▸ **TO BE DONE**
List the lines of this listing that hold the word "bagel".

-- start of SUPPLIED MATERIAL --

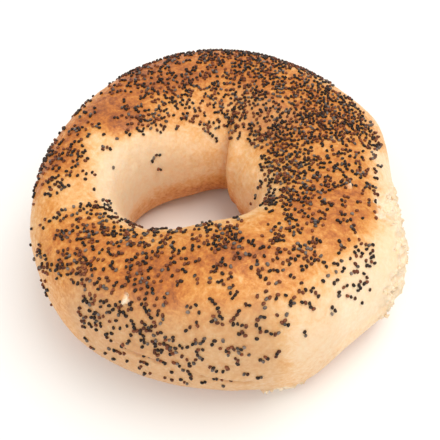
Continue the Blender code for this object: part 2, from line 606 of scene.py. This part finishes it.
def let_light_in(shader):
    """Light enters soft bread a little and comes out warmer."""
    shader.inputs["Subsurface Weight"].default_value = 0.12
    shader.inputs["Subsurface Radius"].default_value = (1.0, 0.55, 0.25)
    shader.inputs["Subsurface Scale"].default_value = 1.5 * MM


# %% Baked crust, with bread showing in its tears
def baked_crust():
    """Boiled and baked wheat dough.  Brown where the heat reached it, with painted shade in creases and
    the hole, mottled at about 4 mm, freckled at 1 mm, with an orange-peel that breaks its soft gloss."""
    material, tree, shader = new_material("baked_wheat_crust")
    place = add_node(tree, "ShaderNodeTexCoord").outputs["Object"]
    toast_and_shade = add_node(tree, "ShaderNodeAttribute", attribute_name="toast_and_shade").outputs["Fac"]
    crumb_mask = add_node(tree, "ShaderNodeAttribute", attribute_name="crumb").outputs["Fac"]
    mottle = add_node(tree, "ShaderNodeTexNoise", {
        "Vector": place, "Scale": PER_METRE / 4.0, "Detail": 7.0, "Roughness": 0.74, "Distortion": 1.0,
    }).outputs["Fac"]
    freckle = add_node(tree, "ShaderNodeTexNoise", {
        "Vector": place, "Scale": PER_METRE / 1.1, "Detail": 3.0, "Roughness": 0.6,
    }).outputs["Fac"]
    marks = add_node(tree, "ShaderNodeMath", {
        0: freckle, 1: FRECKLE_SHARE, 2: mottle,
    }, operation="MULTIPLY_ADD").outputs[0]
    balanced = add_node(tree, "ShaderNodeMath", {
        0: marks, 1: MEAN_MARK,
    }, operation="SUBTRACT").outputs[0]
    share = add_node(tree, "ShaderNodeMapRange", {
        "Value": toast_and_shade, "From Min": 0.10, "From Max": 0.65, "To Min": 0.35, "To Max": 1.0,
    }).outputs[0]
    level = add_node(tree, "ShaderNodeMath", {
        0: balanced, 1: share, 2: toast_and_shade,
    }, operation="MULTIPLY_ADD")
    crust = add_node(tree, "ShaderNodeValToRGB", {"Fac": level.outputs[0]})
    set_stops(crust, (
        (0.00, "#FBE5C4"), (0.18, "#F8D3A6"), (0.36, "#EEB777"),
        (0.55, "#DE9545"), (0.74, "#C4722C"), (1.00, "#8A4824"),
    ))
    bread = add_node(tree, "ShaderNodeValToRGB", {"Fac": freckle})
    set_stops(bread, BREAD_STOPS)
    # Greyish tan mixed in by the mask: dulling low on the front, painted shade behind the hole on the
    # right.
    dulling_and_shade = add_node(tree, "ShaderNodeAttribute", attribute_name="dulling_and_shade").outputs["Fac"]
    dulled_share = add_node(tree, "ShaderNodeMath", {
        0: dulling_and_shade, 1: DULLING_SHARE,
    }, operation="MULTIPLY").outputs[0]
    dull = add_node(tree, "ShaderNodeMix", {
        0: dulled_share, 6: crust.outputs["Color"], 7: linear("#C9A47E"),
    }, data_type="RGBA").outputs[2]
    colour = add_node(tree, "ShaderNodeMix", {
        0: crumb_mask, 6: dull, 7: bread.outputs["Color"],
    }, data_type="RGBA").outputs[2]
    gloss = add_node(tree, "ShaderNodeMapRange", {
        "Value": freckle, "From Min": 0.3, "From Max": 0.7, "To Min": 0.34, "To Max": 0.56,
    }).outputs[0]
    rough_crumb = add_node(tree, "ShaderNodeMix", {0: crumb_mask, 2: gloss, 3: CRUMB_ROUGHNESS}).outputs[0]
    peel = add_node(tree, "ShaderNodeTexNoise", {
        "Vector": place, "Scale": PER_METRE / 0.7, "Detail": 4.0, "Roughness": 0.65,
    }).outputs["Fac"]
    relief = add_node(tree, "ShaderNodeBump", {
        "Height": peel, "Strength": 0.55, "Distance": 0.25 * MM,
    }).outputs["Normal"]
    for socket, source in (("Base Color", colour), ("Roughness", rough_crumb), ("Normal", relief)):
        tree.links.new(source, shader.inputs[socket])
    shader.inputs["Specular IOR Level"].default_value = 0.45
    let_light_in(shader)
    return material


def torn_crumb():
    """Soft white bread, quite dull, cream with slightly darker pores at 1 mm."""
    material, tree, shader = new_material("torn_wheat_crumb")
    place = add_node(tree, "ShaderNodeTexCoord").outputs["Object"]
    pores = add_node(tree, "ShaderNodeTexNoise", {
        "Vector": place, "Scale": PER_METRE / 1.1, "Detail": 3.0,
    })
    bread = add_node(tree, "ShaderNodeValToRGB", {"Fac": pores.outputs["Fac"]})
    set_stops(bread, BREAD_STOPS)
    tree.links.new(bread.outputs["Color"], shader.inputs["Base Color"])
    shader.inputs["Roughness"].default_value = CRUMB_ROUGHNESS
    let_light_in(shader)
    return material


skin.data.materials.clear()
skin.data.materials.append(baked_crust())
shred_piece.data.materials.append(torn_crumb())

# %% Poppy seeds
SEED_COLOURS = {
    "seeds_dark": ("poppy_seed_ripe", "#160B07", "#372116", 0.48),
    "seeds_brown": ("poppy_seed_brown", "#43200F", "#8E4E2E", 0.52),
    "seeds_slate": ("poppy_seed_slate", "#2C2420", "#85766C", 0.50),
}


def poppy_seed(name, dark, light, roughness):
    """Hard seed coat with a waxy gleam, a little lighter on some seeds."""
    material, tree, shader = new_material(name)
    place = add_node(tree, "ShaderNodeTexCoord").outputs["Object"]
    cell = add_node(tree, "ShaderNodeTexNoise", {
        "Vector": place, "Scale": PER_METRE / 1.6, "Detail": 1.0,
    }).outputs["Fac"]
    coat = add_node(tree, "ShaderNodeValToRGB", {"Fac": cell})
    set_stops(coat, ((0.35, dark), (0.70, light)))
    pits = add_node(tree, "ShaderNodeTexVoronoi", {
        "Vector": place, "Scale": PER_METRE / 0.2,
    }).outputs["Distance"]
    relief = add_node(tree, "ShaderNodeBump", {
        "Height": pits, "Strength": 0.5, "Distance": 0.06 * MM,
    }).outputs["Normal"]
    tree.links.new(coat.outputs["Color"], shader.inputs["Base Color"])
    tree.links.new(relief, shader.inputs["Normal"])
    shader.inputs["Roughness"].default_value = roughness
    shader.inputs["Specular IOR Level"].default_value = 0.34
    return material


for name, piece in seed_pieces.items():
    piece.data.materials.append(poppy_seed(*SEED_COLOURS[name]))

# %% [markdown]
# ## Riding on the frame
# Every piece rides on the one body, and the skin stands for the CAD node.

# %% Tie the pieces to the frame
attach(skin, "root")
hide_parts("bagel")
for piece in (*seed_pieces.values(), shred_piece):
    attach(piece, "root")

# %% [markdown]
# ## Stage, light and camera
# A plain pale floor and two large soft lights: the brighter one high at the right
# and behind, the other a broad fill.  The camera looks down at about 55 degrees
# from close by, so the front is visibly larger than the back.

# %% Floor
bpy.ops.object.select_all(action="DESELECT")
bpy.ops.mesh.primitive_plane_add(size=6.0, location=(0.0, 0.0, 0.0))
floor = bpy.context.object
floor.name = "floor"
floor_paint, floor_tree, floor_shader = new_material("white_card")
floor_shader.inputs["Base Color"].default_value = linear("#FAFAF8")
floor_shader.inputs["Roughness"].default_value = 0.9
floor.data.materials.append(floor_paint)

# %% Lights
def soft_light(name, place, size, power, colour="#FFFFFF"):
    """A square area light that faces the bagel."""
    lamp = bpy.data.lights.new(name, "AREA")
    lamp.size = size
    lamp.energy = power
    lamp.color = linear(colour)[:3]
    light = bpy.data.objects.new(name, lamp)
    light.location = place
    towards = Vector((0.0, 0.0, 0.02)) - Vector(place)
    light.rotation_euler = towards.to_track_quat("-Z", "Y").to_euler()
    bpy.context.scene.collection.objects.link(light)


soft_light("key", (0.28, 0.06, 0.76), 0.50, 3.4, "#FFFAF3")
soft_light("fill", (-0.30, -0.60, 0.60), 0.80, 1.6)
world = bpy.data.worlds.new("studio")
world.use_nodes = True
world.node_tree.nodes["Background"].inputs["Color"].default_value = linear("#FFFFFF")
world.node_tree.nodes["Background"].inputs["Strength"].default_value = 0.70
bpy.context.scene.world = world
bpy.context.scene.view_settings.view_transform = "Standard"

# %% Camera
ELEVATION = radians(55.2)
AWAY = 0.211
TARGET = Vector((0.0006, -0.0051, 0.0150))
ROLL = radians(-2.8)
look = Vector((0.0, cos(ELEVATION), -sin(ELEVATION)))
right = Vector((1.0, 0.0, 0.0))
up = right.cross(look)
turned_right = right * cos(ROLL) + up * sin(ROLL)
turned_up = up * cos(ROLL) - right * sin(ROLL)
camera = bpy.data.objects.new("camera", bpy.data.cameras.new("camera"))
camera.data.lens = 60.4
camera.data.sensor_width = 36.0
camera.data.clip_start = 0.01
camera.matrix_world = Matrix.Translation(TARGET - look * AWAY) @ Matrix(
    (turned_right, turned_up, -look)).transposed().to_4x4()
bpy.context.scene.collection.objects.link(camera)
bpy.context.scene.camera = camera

-- end of SUPPLIED MATERIAL --

▸ **RESPONSE TO THIS EXERCISE**
hide_parts("bagel")
    """A square area light that faces the bagel."""